The Championship side had been the draw everyone wanted and it looked like being a rare day of comfort until United lost their heads, the lead, and - almost - the tie. Arise Victor Torp's toenail. Frame it and put it in the Old Trafford archives.

And so it was: an FA Cup final victory for the annals. For United and ten Hag, a silver lining at the end of a desperately poor season. A victory so out of keeping, so unexpected, it almost seems to have come from another world. 
ten Hag has now delivered two trophies in two seasons.. Indeed, he stands in esteemed company alongside only our great Scots and Ernest Magnall as the only United managers to win trophies in successive campaigns at United. 
 
That's impressive enough, especially in this era of ultra-City dominance. Not only that, but he's done so with the best core of young talent I've seen at this club for years. Two teenagers promoted on his watch proved our match winners at Wembley. If that's not proof of this man's work at United, I don't know what is. Indeed, if that WAS his last game in charge, and I honestly hope it isn't, then what a legacy he  will leave us. 

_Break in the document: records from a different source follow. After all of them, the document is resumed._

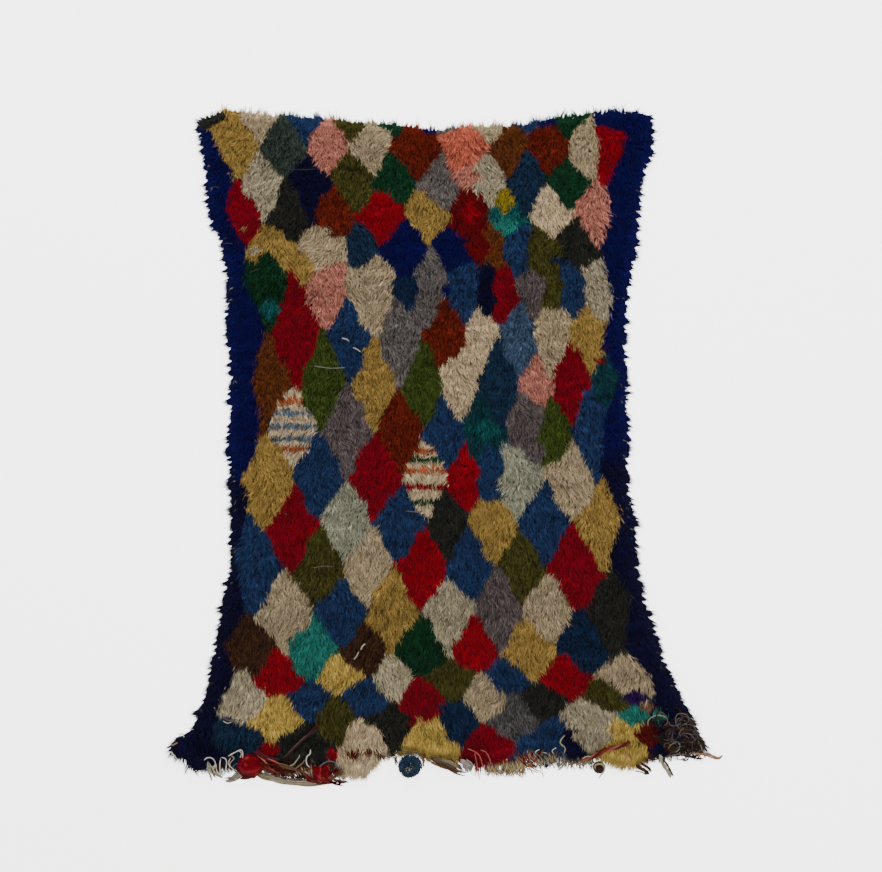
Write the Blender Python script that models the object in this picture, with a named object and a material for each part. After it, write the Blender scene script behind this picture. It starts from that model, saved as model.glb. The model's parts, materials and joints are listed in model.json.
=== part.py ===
"""Berber rug: a hand-knotted shag rug laid flat, pile up.

Metres, +Z up.  The origin is under the middle of the rug's box, on the floor.
+Y points to the upper end of the rug, and the pile lies towards -Y.
"""
from collections import namedtuple

import bmesh
import bpy
import numpy as np
from mathutils import Vector
from mathutils.bvhtree import BVHTree

CM = 0.01
MM = 0.001

# Slab of ground cloth and pile
GROUND_THICKNESS = 5 * MM      # woven ground with the backs of the knots
PILE_HOLLOW = 16 * MM          # height of the pile between two tufts
PILE_CROWN = 25.5 * MM         # height of the pile over a tuft
PILE_UNEVEN = 2 * MM           # how far one tuft differs from the next
RIM_HEIGHT = 14 * MM           # height of the pile over the woven edge
TUFTS_ACROSS = 43
TUFTS_ALONG = 57
TUFT_WANDER = 7 * MM           # sideways wander of a tuft
EDGE_WAVER = 1.6 * MM          # fine waver of the woven edges
EDGE_WAVES = 19

# Locks at the rim
LOCK_REACH = 15 * MM           # mean reach beyond the woven side edges
LOCK_UNEVEN = 0.45             # share by which one lock's reach differs from the next
LOCK_DROOP = 0.45              # lean of the side locks towards the lower end, as a share of reach
TOP_LOCK_REACH = 9 * MM        # mean reach beyond the upper end
LOCK_TIP_HEIGHT = 7 * MM
LOCK_STRAY = 2 * MM            # how far a lock strays from its straight way
ROOT_WIDTH = 0.74              # width of a lock near its root, as a share of its place
TIP_WIDTH = 0.35               # width of its tip, as a share of its place
LONG_TUFT_SPAN = 1.8 * CM      # half the length of edge that a long tuft takes

# Fringe at the lower edge
STRIP_WIDTH = 12 * MM
STRIP_THICKNESS = 4 * MM
STRIP_PLACES = 96              # places along the strip where a loose end may leave it
STRIP_INSET = 0.012            # share of the rug's width left free at both ends of the strip
STRAND_WIDTH = 5 * MM
STRAND_SWAY = 3 * MM
SEAT_GAP = 0.3 * MM            # gap kept between pieces that touch

# Edges of the woven ground in centimetres, from the upper end to the lower one
Section = namedtuple("Section", "along left right")
SECTIONS = [
    Section(along=99, left=-73.2, right=60.5),
    Section(along=91, left=-72.0, right=62.4),
    Section(along=80, left=-70.4, right=59.0),
    Section(along=69, left=-69.8, right=57.4),
    Section(along=61, left=-65.4, right=57.0),
    Section(along=49, left=-64.0, right=55.0),
    Section(along=35, left=-64.4, right=53.4),
    Section(along=22, left=-62.8, right=53.9),
    Section(along=10, left=-63.2, right=54.2),
    Section(along=-2, left=-63.6, right=54.8),
    Section(along=-14, left=-63.2, right=54.4),
    Section(along=-25, left=-63.0, right=55.8),
    Section(along=-37, left=-63.2, right=57.0),
    Section(along=-46, left=-65.0, right=59.0),
    Section(along=-57, left=-67.0, right=62.8),
    Section(along=-65, left=-68.2, right=65.2),
    Section(along=-74, left=-70.8, right=70.0),
    Section(along=-82, left=-74.6, right=73.2),
    Section(along=-88, left=-81.0, right=76.6),
    Section(along=-93, left=-83.0, right=78.4),
]

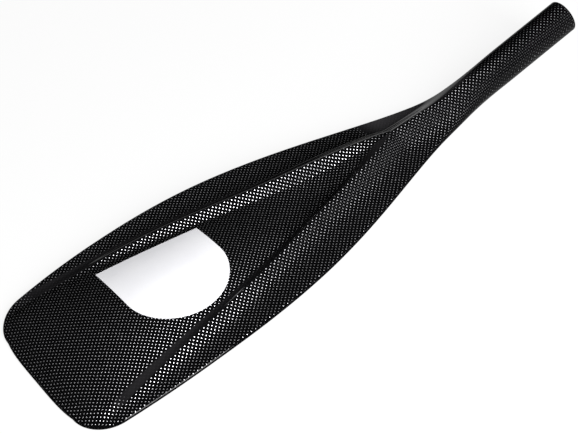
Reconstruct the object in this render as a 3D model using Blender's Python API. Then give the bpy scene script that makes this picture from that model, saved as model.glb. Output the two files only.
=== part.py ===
"""Blade of a stand-up paddle: a moulded carbon blade with a hollow round neck.

The blade lies on its power face. X runs from the tip towards the neck, Y across
the blade and Z up, out of the patterned back face. The world's origin is below
the middle of the blade's box, on the floor. The tip's lower edge and the underside
of the throat touch the floor, and the neck rises from it. All sub-parts hang on
one empty below the tip, from which their lengths along X are measured.

Every surface is a height above or below one parting line, which runs round the
rim and along both sides of the neck, because the real blade comes out of a
mould in two halves. A surface further inside the laminate is the same surface
with an inset, so that skins, foam, spars and sleeve always nest.
"""
import math
from typing import NamedTuple

import bmesh
import bpy
import numpy as np

# Outline of the blade, seen from above. Lengths along X start at the tip.
HALF_WIDTH = 0.0868
WIDEST_X = 0.104
TIP_NARROWING = 0.0086
TIP_CORNER_RADIUS = 0.0277
TIP_BOW = 0.0026
TIP_BOW_POWER = 4
SHOULDER_TO_SLEEVE = 0.018
SHOULDER_FULLNESS = 2.48
THROAT_FILLET = 2.26

# Rim, and the curl of the tip towards the power face.
RIM_THICKNESS = 0.0036
TIP_CURL_LENGTH = 0.213

# Neck: a round tube that rises from the level of the rim.
NECK_RADIUS = 0.0149
NECK_ANGLE = math.radians(9.5)
NECK_BEND_X = 0.405
NECK_BEND_HALF_LENGTH = 0.014
NECK_END_X = 0.546
ROUNDING_START_X = 0.353
ROUNDING_OVER_SLEEVE = 0.003

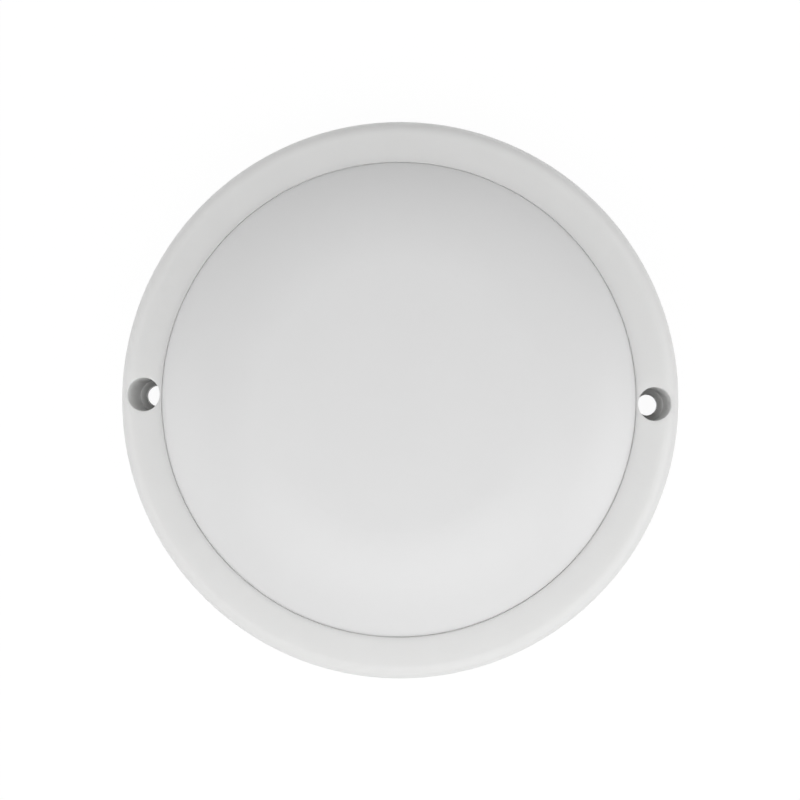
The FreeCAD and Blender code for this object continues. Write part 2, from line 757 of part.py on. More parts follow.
def terminal_screws():
    """Slotted clamp screws: run down on the leads, and backed out on the mains side."""
    screws = []
    for y, tip_z in ((-clamp_pitch / 2, wire_z + lead_core_r + fit_gap),
                     (clamp_pitch / 2, wire_z + clamp_bore_r)):
        seat_z = tip_z + clamp_screw_length
        shape = screw(clamp_head_r, clamp_head, clamp_screw_r, tip_z, seat_z, cross=False)
        screws += terminal_poles(moved(shape, y=y))
    return screws


def terminal_fixing_screw():
    """It holds the terminal block down on the housing's pedestal."""
    seat_z = wire_z + clamp_r
    shape = screw(board_screw_head_r, board_screw_head, board_screw_r, screw_tip_z + fit_gap, seat_z)
    return moved(shape, y=terminal_y)


def lead(side):
    """Insulated lead from the terminal block up to the board connector."""
    start_x = side * pole_pitch / 2
    end_x = side * connector_width / 4
    route = [(start_x, terminal_face_y + lead_seat, wire_z),
             (start_x, terminal_face_y - lead_run, wire_z),
             (end_x, connector_y + lead_run, connector_wire_z),
             (end_x, connector_y - lead_seat, connector_wire_z)]
    return bent_wire(route, lead_r)


def lead_ferrules():
    """Crimped ends of the leads, in the terminal block and in the connector."""
    cores = []
    for side in (-1, 1):
        cores.append(Part.makeCylinder(lead_core_r, core_length,
                                       Vector(side * pole_pitch / 2, terminal_face_y + lead_seat, wire_z),
                                       Vector(0, 1, 0)))
        cores.append(Part.makeCylinder(lead_core_r, core_length,
                                       Vector(side * connector_width / 4, connector_y - lead_seat,
                                              connector_wire_z),
                                       Vector(0, -1, 0)))
    return cores


# --- Write the nodes ------------------------------------------------------------------------------------------
save("base_housing", base_housing())
save("diffuser", diffuser())
save("sealing_ring", sealing_ring())
save("inlet_grommet", inlet_grommet())
save("heat_spreader", heat_spreader())
save("thermal_pad", thermal_pad())
save("led_board", led_board())
save("board_screws", *board_screws())
save("led_packages", *led_packages())
save("led_phosphors", *led_phosphors())
save("driver_chips", *driver_chips())
save("bridge_rectifier", *bridge_rectifier())
save("component_pins", *component_pins())
save("varistor", *varistor())
save("fuse_resistor", *fuse_resistor())
save("filter_capacitor", *filter_capacitor())
save("capacitor_sleeve", *capacitor_sleeve())
save("component_legs", *component_legs())
save("chip_resistors", *chip_resistors())
save("board_connector", board_connector())
save("connector_contacts", *connector_contacts())
save("terminal_block", terminal_block())
save("terminal_clamps", *terminal_clamps())
save("terminal_screws", *terminal_screws())
save("terminal_fixing_screw", terminal_fixing_screw())
save("lead_line", lead(1))
save("lead_neutral", lead(-1))
save("lead_ferrules", *lead_ferrules())
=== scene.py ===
import math

import bpy
from mathutils import Matrix, Vector


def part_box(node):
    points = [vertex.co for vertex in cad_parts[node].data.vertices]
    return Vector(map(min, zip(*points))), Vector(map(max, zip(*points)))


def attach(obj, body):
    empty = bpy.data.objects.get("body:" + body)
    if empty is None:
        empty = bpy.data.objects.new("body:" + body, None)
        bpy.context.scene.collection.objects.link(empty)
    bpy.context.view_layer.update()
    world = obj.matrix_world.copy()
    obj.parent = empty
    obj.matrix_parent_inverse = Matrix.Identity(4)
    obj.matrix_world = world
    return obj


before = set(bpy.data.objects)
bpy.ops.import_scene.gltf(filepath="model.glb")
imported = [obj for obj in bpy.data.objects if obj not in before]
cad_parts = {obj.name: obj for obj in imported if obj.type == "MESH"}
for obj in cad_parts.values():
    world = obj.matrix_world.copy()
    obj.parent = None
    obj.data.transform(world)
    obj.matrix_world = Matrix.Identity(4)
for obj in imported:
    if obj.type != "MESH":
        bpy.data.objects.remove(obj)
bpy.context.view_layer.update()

MM = 0.001

# --- Housing --------------------------------------------------------------------------------------
# The housing is one injection moulding in white ASA, the plastic of outdoor fittings. The mould is
# spark eroded, so the rim has a very fine even grain and a satin sheen, a touch warmer than the diffuser.
# White ASA lets a little light through, which softens the dark of the deep screw wells.


def linear(hex_colour):
    """The linear colour, with alpha, of an sRGB hex value."""
    shares = [int(hex_colour[k:k + 2], 16) / 255 for k in (1, 3, 5)]
    return [s / 12.92 if s <= 0.04045 else ((s + 0.055) / 1.055) ** 2.4 for s in shares] + [1.0]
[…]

Not just Mainoo and Garnacho but Amad and Willy Kambwala too. Rasmus Hojlund signed as a 21-year-old focal point. He's earned the chance to have another season and develop them further, to build his project and take us forward into next season. 

It would be very harsh to sack him. He's building something and deserves to stay. The last thing we want to do now is ruin his project by ripping it out and starting again. Let's now hope INEOS make the right call.